Task:
Each line below is to be written out in full, exactly as shown.

┌──

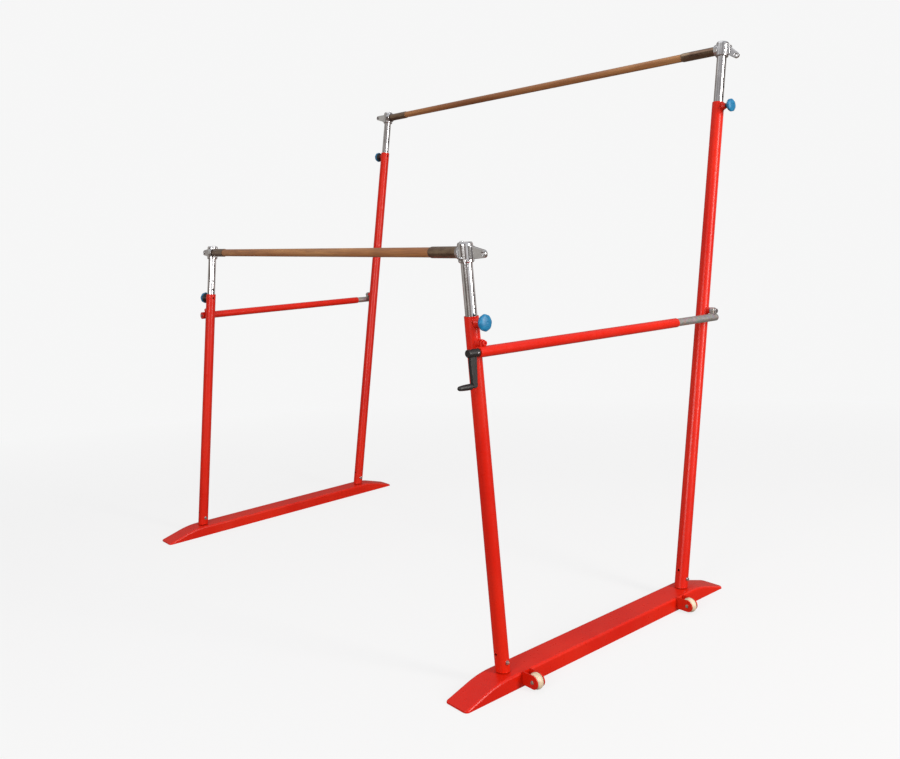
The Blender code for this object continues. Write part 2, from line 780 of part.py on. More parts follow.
# ---- transport wheels ---------------------------------------------------------------------
def transport_wheel(level):
    centre = Matrix.Translation((FRAME_X + WHEEL_X, WHEEL_Y[level], WHEEL_Z))
    half = WHEEL_WIDTH / 2
    bore_r = AXLE_R + RUNNING_GAP
    wheel = turned(
        [
            (bore_r, -half),
            (WHEEL_R - WHEEL_EDGE, -half),
            (WHEEL_R, -half + WHEEL_EDGE),
            (WHEEL_R, half - WHEEL_EDGE),
            (WHEEL_R - WHEEL_EDGE, half),
            (bore_r, half),
        ],
        ROUND,
        "Y",
    )
    place(wheel, f"{level}_end_wheel", centre, "cream_nylon")

    cheek_y = half + FORK_SIDE_GAP + FORK_SHEET / 2
    inner_x = BASE_WIDTH / 2 - WHEEL_X + RUNNING_GAP
    fork_y = 2 * cheek_y + FORK_SHEET
    fork = block((FORK_SHEET, fork_y, FORK_HEIGHT), (inner_x + FORK_SHEET / 2, 0, 0))
    cheek_size = (FORK_REACH - inner_x, FORK_SHEET, FORK_HEIGHT)
    cheek_x = (inner_x + FORK_REACH) / 2
    joined(fork, *[block(cheek_size, (cheek_x, y, 0)) for y in (-cheek_y, cheek_y)])
    cut(fork, rod(bore_r, -fork_y, fork_y, along="Y"))
    place(fork, f"{level}_end_wheel_fork", centre, "red_paint")

    reach = fork_y / 2 + RUNNING_GAP
    axle = hex_bolt(-reach, reach, AXLE_R, AXLE_HEAD)
    shift(axle, turn=Matrix.Rotation(-math.pi / 2, 4, "Z"))
    place(axle, f"{level}_end_wheel_axle", centre, "zinc_steel")


def build():
    clear_scene()
    for side in SIDES:
        base_rail(side)
        for level in LEVELS:
            foot_bolt(side, level)
            outer_post(side, level)
            spreader_bolt(side, level)
            inner_post(side, level)
            head(side, level)
            swivel_pin(side, level)
            sleeve(side, level)
            pull_pin(side, level)
        spreader_outer(side)
        spreader_inner(side)
        lead_screw(side)
    for level in LEVELS:
        bar(level)
        transport_wheel(level)
    crank()


build()
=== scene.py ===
"""Looks for the uneven parallel bars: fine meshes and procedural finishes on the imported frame.

Metres, +Z up.  Every place comes from the frame: post axes and pivots from the joints, lengths from
the CAD nodes.  Each piece is modelled in its own local frame, stores those coordinates in the
"grain" attribute for its material, and is then put into the row frame on its body.
"""
import json
import math

import bmesh
import bpy
from mathutils import Matrix, Vector


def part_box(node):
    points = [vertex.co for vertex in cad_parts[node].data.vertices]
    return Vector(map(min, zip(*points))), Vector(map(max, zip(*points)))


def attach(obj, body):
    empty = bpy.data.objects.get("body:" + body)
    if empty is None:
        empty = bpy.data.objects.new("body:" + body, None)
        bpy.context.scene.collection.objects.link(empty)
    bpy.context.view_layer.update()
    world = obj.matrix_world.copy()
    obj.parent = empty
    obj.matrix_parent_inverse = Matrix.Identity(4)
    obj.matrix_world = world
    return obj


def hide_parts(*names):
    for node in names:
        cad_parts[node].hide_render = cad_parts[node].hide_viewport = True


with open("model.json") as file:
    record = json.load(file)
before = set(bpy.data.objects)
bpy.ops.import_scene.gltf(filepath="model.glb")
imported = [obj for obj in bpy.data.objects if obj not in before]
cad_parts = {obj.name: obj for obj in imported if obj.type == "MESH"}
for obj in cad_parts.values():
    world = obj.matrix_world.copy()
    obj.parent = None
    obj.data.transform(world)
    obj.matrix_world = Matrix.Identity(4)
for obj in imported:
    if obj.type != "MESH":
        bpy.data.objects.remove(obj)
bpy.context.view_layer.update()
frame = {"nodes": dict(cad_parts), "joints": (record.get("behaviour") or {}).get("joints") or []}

# ---- sizes --------------------------------------------------------------------------------
SIDES = {"left": -1, "right": 1}
LEVELS = ("low", "high")
ROUND = 64                        # facets of a tube
SMALL_ROUND = 40                  # facets of a bolt or a knob
GAP = 0.0003                      # running gap
OVERSHOOT = 0.010                 # a cutter runs past its face by this much
RIM = 0.0008                      # softened edge of a tube end
EDGE = 0.0012                     # softened edge of a machined piece

POST_R = 0.0275
POST_BORE_R = 0.0235
POST_WELD_AT = 0.0245             # welded pieces start inside the tube's wall
LUG_R = 0.014
LUG_END = 0.0427                  # outer end of the spreader lug from the post axis
BOSS_R = (0.019, 0.012)
BEAD_R = 0.0022
DRAIN_R = 0.0045
DRAIN_AT = 0.030                  # above the foot bolt
BOLT_R = 0.006

INNER_R = 0.0225
INNER_BORE_R = 0.0195
HOLE_R = 0.005
HOLE_PITCH = 0.050
HOLES_BELOW_PIN = 4
HOLES_ABOVE_PIN = 2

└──

The output:
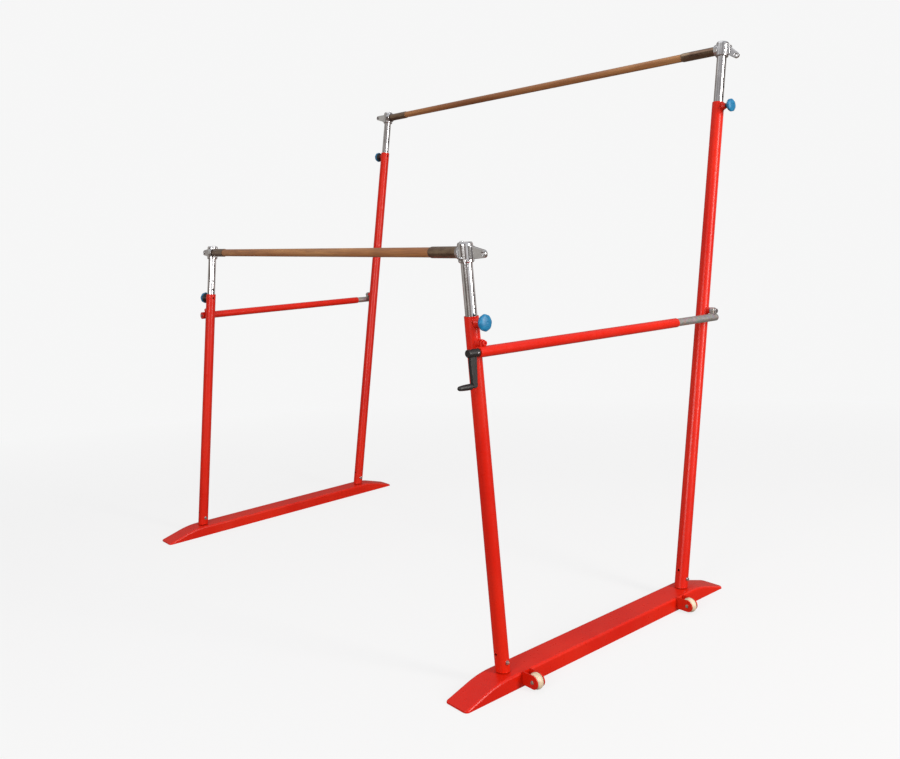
The Blender code for this object continues. Write part 2, from line 780 of part.py on. More parts follow.
# ---- transport wheels ---------------------------------------------------------------------
def transport_wheel(level):
    centre = Matrix.Translation((FRAME_X + WHEEL_X, WHEEL_Y[level], WHEEL_Z))
    half = WHEEL_WIDTH / 2
    bore_r = AXLE_R + RUNNING_GAP
    wheel = turned(
        [
            (bore_r, -half),
            (WHEEL_R - WHEEL_EDGE, -half),
            (WHEEL_R, -half + WHEEL_EDGE),
            (WHEEL_R, half - WHEEL_EDGE),
            (WHEEL_R - WHEEL_EDGE, half),
            (bore_r, half),
        ],
        ROUND,
        "Y",
    )
    place(wheel, f"{level}_end_wheel", centre, "cream_nylon")

    cheek_y = half + FORK_SIDE_GAP + FORK_SHEET / 2
    inner_x = BASE_WIDTH / 2 - WHEEL_X + RUNNING_GAP
    fork_y = 2 * cheek_y + FORK_SHEET
    fork = block((FORK_SHEET, fork_y, FORK_HEIGHT), (inner_x + FORK_SHEET / 2, 0, 0))
    cheek_size = (FORK_REACH - inner_x, FORK_SHEET, FORK_HEIGHT)
    cheek_x = (inner_x + FORK_REACH) / 2
    joined(fork, *[block(cheek_size, (cheek_x, y, 0)) for y in (-cheek_y, cheek_y)])
    cut(fork, rod(bore_r, -fork_y, fork_y, along="Y"))
    place(fork, f"{level}_end_wheel_fork", centre, "red_paint")

    reach = fork_y / 2 + RUNNING_GAP
    axle = hex_bolt(-reach, reach, AXLE_R, AXLE_HEAD)
    shift(axle, turn=Matrix.Rotation(-math.pi / 2, 4, "Z"))
    place(axle, f"{level}_end_wheel_axle", centre, "zinc_steel")


def build():
    clear_scene()
    for side in SIDES:
        base_rail(side)
        for level in LEVELS:
            foot_bolt(side, level)
            outer_post(side, level)
            spreader_bolt(side, level)
            inner_post(side, level)
            head(side, level)
            swivel_pin(side, level)
            sleeve(side, level)
            pull_pin(side, level)
        spreader_outer(side)
        spreader_inner(side)
        lead_screw(side)
    for level in LEVELS:
        bar(level)
        transport_wheel(level)
    crank()


build()
=== scene.py ===
"""Looks for the uneven parallel bars: fine meshes and procedural finishes on the imported frame.

Metres, +Z up.  Every place comes from the frame: post axes and pivots from the joints, lengths from
the CAD nodes.  Each piece is modelled in its own local frame, stores those coordinates in the
"grain" attribute for its material, and is then put into the row frame on its body.
"""
import json
import math

import bmesh
import bpy
from mathutils import Matrix, Vector


def part_box(node):
    points = [vertex.co for vertex in cad_parts[node].data.vertices]
    return Vector(map(min, zip(*points))), Vector(map(max, zip(*points)))


def attach(obj, body):
    empty = bpy.data.objects.get("body:" + body)
    if empty is None:
        empty = bpy.data.objects.new("body:" + body, None)
        bpy.context.scene.collection.objects.link(empty)
    bpy.context.view_layer.update()
    world = obj.matrix_world.copy()
    obj.parent = empty
    obj.matrix_parent_inverse = Matrix.Identity(4)
    obj.matrix_world = world
    return obj


def hide_parts(*names):
    for node in names:
        cad_parts[node].hide_render = cad_parts[node].hide_viewport = True


with open("model.json") as file:
    record = json.load(file)
before = set(bpy.data.objects)
bpy.ops.import_scene.gltf(filepath="model.glb")
imported = [obj for obj in bpy.data.objects if obj not in before]
cad_parts = {obj.name: obj for obj in imported if obj.type == "MESH"}
for obj in cad_parts.values():
    world = obj.matrix_world.copy()
    obj.parent = None
    obj.data.transform(world)
    obj.matrix_world = Matrix.Identity(4)
for obj in imported:
    if obj.type != "MESH":
        bpy.data.objects.remove(obj)
bpy.context.view_layer.update()
frame = {"nodes": dict(cad_parts), "joints": (record.get("behaviour") or {}).get("joints") or []}

# ---- sizes --------------------------------------------------------------------------------
SIDES = {"left": -1, "right": 1}
LEVELS = ("low", "high")
ROUND = 64                        # facets of a tube
SMALL_ROUND = 40                  # facets of a bolt or a knob
GAP = 0.0003                      # running gap
OVERSHOOT = 0.010                 # a cutter runs past its face by this much
RIM = 0.0008                      # softened edge of a tube end
EDGE = 0.0012                     # softened edge of a machined piece

POST_R = 0.0275
POST_BORE_R = 0.0235
POST_WELD_AT = 0.0245             # welded pieces start inside the tube's wall
LUG_R = 0.014
LUG_END = 0.0427                  # outer end of the spreader lug from the post axis
BOSS_R = (0.019, 0.012)
BEAD_R = 0.0022
DRAIN_R = 0.0045
DRAIN_AT = 0.030                  # above the foot bolt
BOLT_R = 0.006

INNER_R = 0.0225
INNER_BORE_R = 0.0195
HOLE_R = 0.005
HOLE_PITCH = 0.050
HOLES_BELOW_PIN = 4
HOLES_ABOVE_PIN = 2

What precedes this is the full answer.